CTV QP’s The Scrum weighed in, where Craig Oliver said that Martha Hall Findlay’s credibility aside, the race is all about Trudeau going around the country delivering platitudes, while the others are mostly in it for screen time and won’t be there by December 15. John Ivison said that with the weighted ballot, Hall Findlay’s Calgary launch was a calculated bid because those smaller ridings will have equal weight. Tonda MacCharles said that Trudeau should be grateful that others are stepping up because a number of other high-profile people haven’t, while Gloria Galloway wondered where some of the “also-rans” would raise their cash.
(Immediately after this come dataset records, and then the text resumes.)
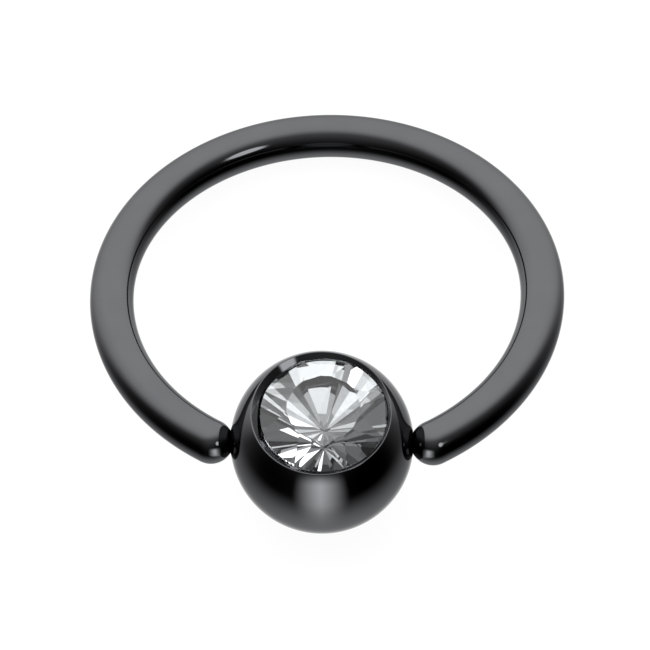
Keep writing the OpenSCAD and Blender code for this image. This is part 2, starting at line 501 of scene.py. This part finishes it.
def make_floor():
    """A plain white light table. It lights itself, so that only a faint shadow shows on it."""
    corners = [[-FLOOR_HALF, -FLOOR_HALF, 0], [FLOOR_HALF, -FLOOR_HALF, 0],
               [FLOOR_HALF, FLOOR_HALF, 0], [-FLOOR_HALF, FLOOR_HALF, 0]]
    floor = mesh_object("floor", corners, [[0, 1, 2, 3]], False)
    material, place = new_material("light_table")
    shader = place.node("ShaderNodeBsdfPrincipled", Base_Color=(FLOOR_GREY, FLOOR_GREY, FLOOR_GREY, 1),
                        Roughness=1, Specular_IOR_Level=0,
                        Emission_Color=(1, 1, 1, 1), Emission_Strength=FLOOR_GLOW)
    place.node("ShaderNodeOutputMaterial", Surface=shader)
    floor.data.materials.append(material)
    floor.visible_glossy = False
    floor.visible_transmission = False


def make_card():
    """A small white card in front of the ball, seen only in reflections. It lies on the floor, then
    stands up. The way w along it, from its near edge out and up, sets how it glows:
    w^2 / (w^2 + h^2), where h is the way at half its glow. It fades out towards its top and its
    sides."""
    foot = CARD_NEAR + CARD_REACH
    edges = [(CARD_NEAR, 0), (foot, 0), (foot, CARD_HEIGHT)]
    points = [[side * CARD_HALF_WIDTH, -y, z] for y, z in edges for side in (-1, 1)]
    card = mesh_object("white_card", points, [[0, 1, 3, 2], [2, 3, 5, 4]], False)
    material, place = new_material("white_card")
    x, y, z = place.parts()
    ahead = -y - CARD_NEAR
    along = ahead + z
    slope = abs(x) / (ahead + CARD_SIDE_ORIGIN)
    square = along * along
    glow = CARD_GLOW * LIGHT * square / (square + CARD_HALF_GLOW**2)
    fade = (1 - along.rise(*CARD_TOP_FADE)) * (1 - slope.rise(*CARD_SIDE_FADE))
    shine = place.node("ShaderNodeEmission", Strength=glow * fade)
    clear = place.node("ShaderNodeBsdfTransparent")
    both = place.node("ShaderNodeAddShader", _0=shine, _1=clear)
    place.node("ShaderNodeOutputMaterial", Surface=both)
    card.data.materials.append(material)
    card.visible_camera = False
    card.visible_diffuse = False
    card.visible_shadow = False


def wide_source(way, brightness, pull, narrowing, start):
    """Light from a wide soft source. Its level in the direction (x, y, z) is ax + by + cz - nx^2,
    for the pull (a, b, c) and the narrowing n, and it shines by the smooth step of that level over
    a stretch of 1 from its start."""
    x, y, z = way
    level = pull[0] * x + pull[1] * y + pull[2] * z - narrowing * (x * x)
    return brightness * level.rise(start, start + 1)


def make_light():
    """The studio as a soft light from all round, worked out from the direction (x, y, z) in which a
    ray leaves. A ray that comes from the camera meets the plain backdrop instead."""
    world = bpy.data.worlds.new("studio")
    place = coordinates(world, "Generated")
    x, y, z = place.parts()
    lamp_x, lamp_y, lamp_z = direction(LAMP_AZIMUTH, LAMP_ELEVATION).tolist()
    towards_lamp = lamp_x * x + lamp_y * y + lamp_z * z
    light = LAMP_GLOW * towards_lamp.rise(math.cos(LAMP_OUTER), math.cos(LAMP_INNER))
    for source in WIDE_SOURCES:
        light = light + wide_source((x, y, z), *source)
    from_camera = place.node("ShaderNodeLightPath").sibling("Is Camera Ray")
    strength = from_camera * BACKDROP_GLOW + (1 - from_camera) * (LIGHT * light)
    background = place.node("ShaderNodeBackground", Strength=strength)
    place.node("ShaderNodeOutputWorld", Surface=background)
    bpy.context.scene.world = world


make_camera()

hoop = make_hoop()
hoop.data.materials.append(black_steel("black_wire"))
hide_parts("hoop")
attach(hoop, HOOP_BODY)

ball = make_bead()
ball.data.materials.append(black_steel("black_ball"))
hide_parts("bead")
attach(ball, BALL_BODY)

stone = make_stone()
stone.data.materials.append(clear_crystal())
stone.data.materials.append(mirror_foil())
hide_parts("stone")
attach(stone, BALL_BODY)

make_floor()
make_card()
make_light()
bpy.context.scene.view_settings.view_transform = "Standard"
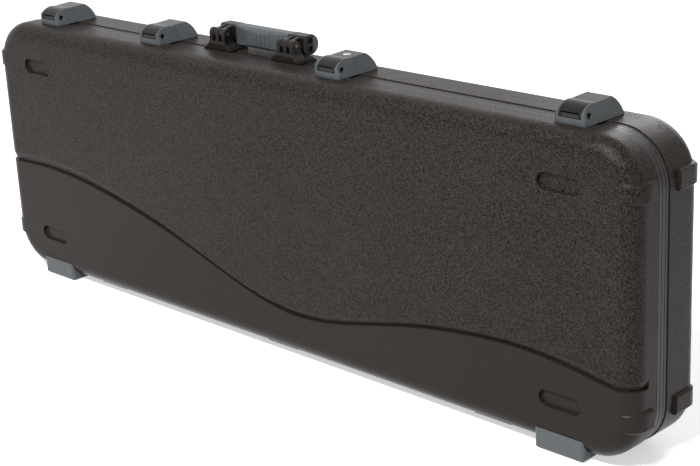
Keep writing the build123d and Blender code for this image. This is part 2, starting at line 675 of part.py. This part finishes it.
def handle_bracket(x):
    """Bracket on the case top: sloped foot and three ears for the handle's pin."""
    z = TOP_Z
    pin_z = z + HANDLE_PIN_RISE
    left, right = x - BRACKET_LENGTH, x + BRACKET_LENGTH
    bracket = bracket_sole(x)
    slope = make_face(Polyline(
        (BRACKET_FRONT - 1, z + 5), (HANDLE_PIN_Y - EAR_RADIUS, z + 13),
        (BRACKET_FRONT - 1, z + 13), close=True,
    ))
    bracket -= along_x(slope, left, right)
    for start in ear_starts(x):
        bracket += along_x(ear_face(), start, start + EAR_THICKNESS)
    for start in ear_starts(x)[:2]:
        gap = start + EAR_THICKNESS
        bracket -= rod(gap, gap + EAR_GAP, HANDLE_PIN_Y, pin_z, EAR_RADIUS + BARREL_RELIEF)
    bracket -= rod(left, right, HANDLE_PIN_Y, pin_z, HANDLE_PIN_RADIUS + PIN_CLEARANCE)
    room_for_arm = box_between(left, right, ARM_FRONT - 1, 60, z + GRIP_LOW - 1, z + 60)
    return bracket - room_for_arm


def arm_block_face():
    """Side view of the tall end block of the handle."""
    low, high = TOP_Z + GRIP_LOW, TOP_Z + GRIP_HIGH
    front = ARM_FRONT + 4
    return make_face(Curve() + [
        Line((front, high - 4), (front, low + 6)),
        ThreePointArc((front, low + 6), (front + 2, low + 1.8), (front + 6, low)),
        Line((front + 6, low), (ARM_BACK, low)),
        Line((ARM_BACK, low), (ARM_BACK, high)),
        Line((ARM_BACK, high), (front + 4, high)),
        ThreePointArc((front + 4, high), (front + 1.2, high - 1.2), (front, high - 4)),
    ])


def handle_arm(x):
    """One forked arm with its end block, two barrels on the pin and shallow side pockets."""
    z = TOP_Z
    pin_z = z + HANDLE_PIN_RISE
    barrel = EAR_RADIUS - 0.5
    root_y = ARM_FRONT + 6
    finger_face = make_face(Polyline(
        (HANDLE_PIN_Y, pin_z + barrel), (root_y, z + GRIP_HIGH - 1.5), (root_y, z + GRIP_LOW + 6),
        (HANDLE_PIN_Y, pin_z - barrel), close=True,
    ))
    arm = along_x(arm_block_face(), x - EAR_SPAN / 2, x + EAR_SPAN / 2)
    for start in ear_starts(x)[:2]:
        x0 = start + EAR_THICKNESS + FINGER_CLEARANCE
        x1 = start + EAR_THICKNESS + EAR_GAP - FINGER_CLEARANCE
        arm += along_x(finger_face, x0, x1)
        arm += rod(x0, x1, HANDLE_PIN_Y, pin_z, barrel)
    bore = HANDLE_PIN_RADIUS + PIN_CLEARANCE
    arm -= rod(x - EAR_SPAN, x + EAR_SPAN, HANDLE_PIN_Y, pin_z, bore)
    for side in (-1, 1):
        floor_x = x + side * (EAR_SPAN / 2 - ARM_POCKET)
        open_x = x + side * (EAR_SPAN / 2 + 1)
        x0, x1 = min(floor_x, open_x), max(floor_x, open_x)
        for low, high in ((GRIP_LOW + 4, ARM_RIB_LOW), (ARM_RIB_HIGH, GRIP_HIGH - 4)):
            arm -= box_between(x0, x1, ARM_FRONT + 8, ARM_BACK - ARM_POCKET, z + low, z + high)
    return arm


def handle_frame():
    """Stiff frame of the handle: two arms and the bar inside the grip."""
    inner = HANDLE_SPAN / 2 - EAR_SPAN / 2 + 1
    left, right = (handle_arm(HANDLE_X + side * HANDLE_SPAN / 2) for side in (-1, 1))
    core = box_between(
        HANDLE_X - inner, HANDLE_X + inner, CORE_FRONT, CORE_BACK, TOP_Z + CORE_LOW, TOP_Z + CORE_HIGH
    )
    return left + right + core


def grip_section(swell, drop):
    """Rounded section of the grip, deeper where the fingers go."""
    z = TOP_Z
    front_y = ARM_FRONT + 5 - swell
    round_y = front_y + 7.5
    back_y = GRIP_BACK - GRIP_ROUND
    low, high = z + GRIP_LOW - drop, z + GRIP_HIGH
    return make_face(Curve() + [
        Line((front_y, high - 7.5), (front_y, low + 7)),
        ThreePointArc((front_y, low + 7), (front_y + 2.2, low + 2), (round_y, low)),
        Line((round_y, low), (back_y, low)),
        ThreePointArc((back_y, low), (GRIP_BACK, z + 19.5), (back_y, high)),
        Line((back_y, high), (round_y, high)),
        ThreePointArc((round_y, high), (front_y + 2.2, high - 2.2), (front_y, high - 7.5)),
    ])


def grip_sleeve(inner):
    """Part of the grip between the arms, swelling forwards and down in the middle."""
    z = TOP_Z
    front_y, low_z = ARM_FRONT + 5, z + GRIP_LOW
    sleeve = along_x(grip_section(GRIP_SWELL, GRIP_DROP), HANDLE_X - inner, HANDLE_X + inner)
    from_above = make_face(Curve() + [
        ThreePointArc((-inner, front_y), (0, front_y - GRIP_SWELL), (inner, front_y)),
        Line((inner, front_y), (inner, 60)),
        Line((inner, 60), (-inner, 60)),
        Line((-inner, 60), (-inner, front_y)),
    ])
    sleeve &= Pos(HANDLE_X, 0, z - 5) * extrude(from_above, 60, dir=(0, 0, 1))
    from_front = make_face(Curve() + [
        ThreePointArc((-inner, low_z), (0, low_z - GRIP_DROP), (inner, low_z)),
        Line((inner, low_z), (inner, z + 60)),
        Line((inner, z + 60), (-inner, z + 60)),
        Line((-inner, z + 60), (-inner, low_z)),
    ])
    return sleeve & Pos(HANDLE_X, 0, 0) * (Rot(90, 0, 0) * extrude(from_front, 70, dir=(0, 0, -1)))


def handle_grip():
    """Soft grip over the bar, with finger grooves and ends that close round the frame."""
    z = TOP_Z
    outer = HANDLE_SPAN / 2 + EAR_SPAN / 2
    left, right = HANDLE_X - outer, HANDLE_X + outer
    grip = grip_sleeve(HANDLE_SPAN / 2 - EAR_SPAN / 2 - FIT)
    tail = along_x(grip_section(0, 0), left, right)
    grip += tail & box_between(left, right, ARM_BACK + FIT, 60, z, z + 60)
    grip -= box_between(
        left, right, CORE_FRONT - FIT, CORE_BACK + FIT, z + CORE_LOW - FIT, z + CORE_HIGH + FIT
    )
    for i in range(FINGER_GROOVES):
        x = HANDLE_X + (i - (FINGER_GROOVES - 1) / 2) * FINGER_PITCH
        grip -= Pos(x, ARM_FRONT + 1, z + 16) * Box(*FINGER_GROOVE)
    return grip


def handle_pin(x):
    """Pin through the ears of one bracket and the fingers of one arm."""
    reach = EAR_SPAN / 2 + HANDLE_PIN_STAND
    return rod(x - reach, x + reach, HANDLE_PIN_Y, TOP_Z + HANDLE_PIN_RISE, HANDLE_PIN_RADIUS)


def build():
    """Write every sub-part. Like fasteners on one carrier share a file."""
    save("lid_shell", lid_shell())
    save("base_shell", base_shell())
    save("lid_valance", lid_valance())
    save("base_valance", base_valance())
    save("lid_liner", lid_liner())
    save("base_liner", base_liner())
    save("neck_rest", neck_rest())
    for name, side in (("left", -1), ("right", 1)):
        save(f"lid_foot_{name}", foot(side * FOOT_X, -1))
        save(f"base_foot_{name}", foot(side * FOOT_X, 1))
    for number, x in enumerate(HINGE_X, 1):
        save(f"hinge_base_leaf_{number}", hinge_leaf(x, 1, (0, 2)))
        save(f"hinge_lid_leaf_{number}", hinge_leaf(x, -1, (1,)))
    save("hinge_pins", *[hinge_pin(x) for x in HINGE_X])
    save("keeper_rods", *[keeper_rod(x) for x in LATCH_X])
    save("latch_pivot_pins", *[lever_pin(x) for x in LATCH_X])
    for number, x in enumerate(LATCH_X, 1):
        save(f"latch_keeper_{number}", keeper_housing(x))
        save(f"latch_base_{number}", latch_base(x))
        save(f"latch_cover_{number}", latch_cover(x, number == LOCKING_LATCH))
        save(f"latch_trigger_{number}", latch_trigger(x))
        save(f"trigger_pin_{number}", trigger_pin(x))
    save("lock_cylinder", lock_cylinder(LATCH_X[LOCKING_LATCH - 1]))
    for name, side in (("left", -1), ("right", 1)):
        x = HANDLE_X + side * HANDLE_SPAN / 2
        save(f"handle_bracket_{name}", handle_bracket(x))
        save(f"handle_pin_{name}", handle_pin(x))
    save("handle_frame", handle_frame())
    save("handle_grip", handle_grip())


if __name__ == "__main__":
    build()
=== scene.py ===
"""Looks of the moulded bass guitar case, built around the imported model. Metres, the frame's own axes."""
import json
from math import cos, pi, radians, sin

import bmesh
import bpy
from mathutils import Matrix, Vector, noise


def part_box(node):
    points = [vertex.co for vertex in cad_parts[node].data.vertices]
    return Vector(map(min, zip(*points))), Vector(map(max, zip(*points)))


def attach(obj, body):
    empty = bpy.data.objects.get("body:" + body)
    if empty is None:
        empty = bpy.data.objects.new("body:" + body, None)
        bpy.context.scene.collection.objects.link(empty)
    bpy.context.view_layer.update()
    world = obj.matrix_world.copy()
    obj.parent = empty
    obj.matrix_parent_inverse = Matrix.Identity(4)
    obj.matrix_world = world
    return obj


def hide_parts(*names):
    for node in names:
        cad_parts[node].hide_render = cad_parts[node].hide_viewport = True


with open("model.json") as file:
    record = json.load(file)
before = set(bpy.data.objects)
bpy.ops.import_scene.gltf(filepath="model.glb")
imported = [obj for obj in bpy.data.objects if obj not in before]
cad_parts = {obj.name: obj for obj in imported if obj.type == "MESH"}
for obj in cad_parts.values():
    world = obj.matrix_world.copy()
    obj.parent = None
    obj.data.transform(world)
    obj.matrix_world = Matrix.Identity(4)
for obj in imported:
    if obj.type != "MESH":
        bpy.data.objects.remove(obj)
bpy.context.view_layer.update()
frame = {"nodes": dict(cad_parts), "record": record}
NODES = frame["nodes"]

# Camera, solved from the edges of the case in the photograph
CAMERA_AZIMUTH = 45.38
CAMERA_ELEVATION = 19.12
CAMERA_ROLL = -2.88
CAMERA_DISTANCE = 2.372
CAMERA_TARGET = (0.102, 0.0, 0.188)
CAMERA_LENS = 86.3
CAMERA_REACH = 100.0
SENSOR_WIDTH = 36.0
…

- CTV’s Middle East Bureau Chief Martin Seemungal said that a ground assault would put Israeli’s forces into direct contact with Hamas militants and opens them to the threats of kidnapping, and that while Benjamin Netanyahu currently enjoys popular support, he would lose that support if something went wrong.
- Israeli Prime Minister Benjamin Netanyahu’s spokesperson Mark Regev said that they’re taking the decision to send in troops seriously, but that they need to stop the rocket attacks that have been happening for months.
- Gloria Galloway said that the government is in deficit because of their own policies – GST cuts, childcare benefits and more people in prisons. She added that there is chaos at HRSDC as they try to go to an automated system, but because they had to make cutbacks in other areas, people aren’t getting service.
- John Ivison said that revenues are likely to go even lower with the glut of American oil and gas production, which will mean that the government will keep revising their deficit targets.
- Tonda MacCharles found it astonishing that the finance minister’s budget document, with all the consultation that went into it, was immediately overturned by Harper, who then insisted they would be keeping their election promises.